The legislative provisions seek to foster and maintain cultural and kinship connections when Koori children are removed from home. One such provision is the Aboriginal Child Placement Principle as contained in the Victorian Children Youth and Families Act. We know, through Taskforce 1000, that the application of the principle has significant scope for improvement. The Commission is currently conducting an inquiry in relation to this.
Unfortunately government – the system – is failing in practice to acknowledge that cultural identity and connectedness is vital to the best interests of Aboriginal children. There is a legislative mandate to implement cultural support plans for all Aboriginal children under Victorian guardianship orders. As at June 2013, cultural plans were being implemented in less than 10 per cent of cases and many of these are lacking in substance and meaning.
There is a lot to be done between now and March 2016, when the obligation to implement cultural support plans will extend to all Koori children in out-of-home care. It is vital to be aware that a cultural support plan is not about just taking a child to a NAIDOC march, or sticking up an Aboriginal flag. Cultural meaning comes from connections, relationships and socialisation with other Koori children and role models who will inspire and support the child as their life unfolds.
Culture is not a ‘perk’ for an Aboriginal child – it is a life-line.
Andrew Jackomos is the Victorian Commissioner for Aboriginal Children and Young People. He has over 30 years’ experience in Aboriginal affairs policy and administration.

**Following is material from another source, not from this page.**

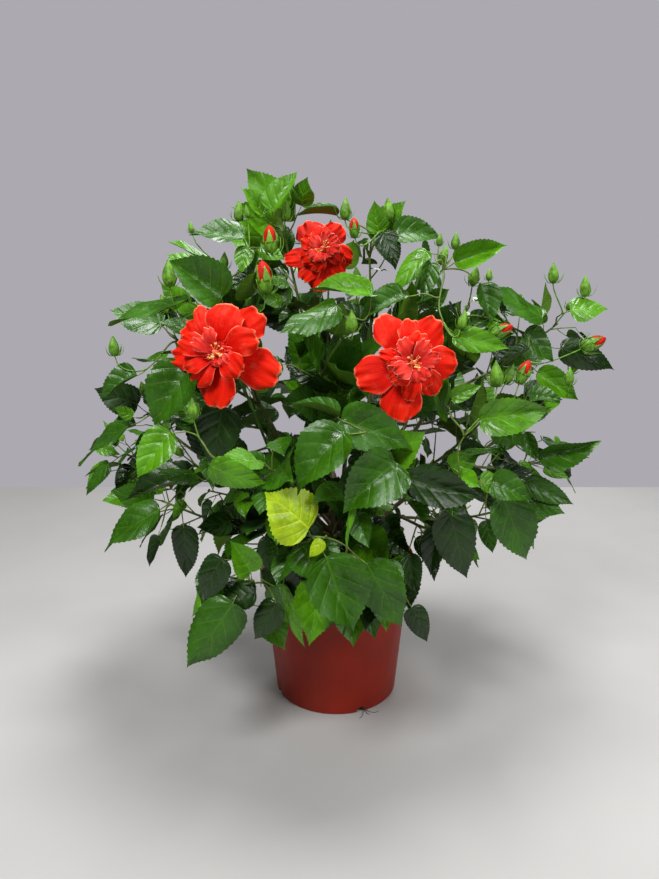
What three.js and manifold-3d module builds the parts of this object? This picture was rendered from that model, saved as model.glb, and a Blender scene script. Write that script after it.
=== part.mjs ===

This is an edited and updated version of the speech he delivered as the International Human Rights Day Oration in Victoria on 4 December 2014. It was first published in the Indigenous Law Bulletin, Volume 8 Issue 17, (Mar/Apr 2015).
Also since this speech was delivered, the Productivity Commission’s latest national Report on Government Services showed that Aboriginal babies and children in Victoria removed and living away from immediate family homes rose by 42 per cent in just 12 months to 30 June 2014.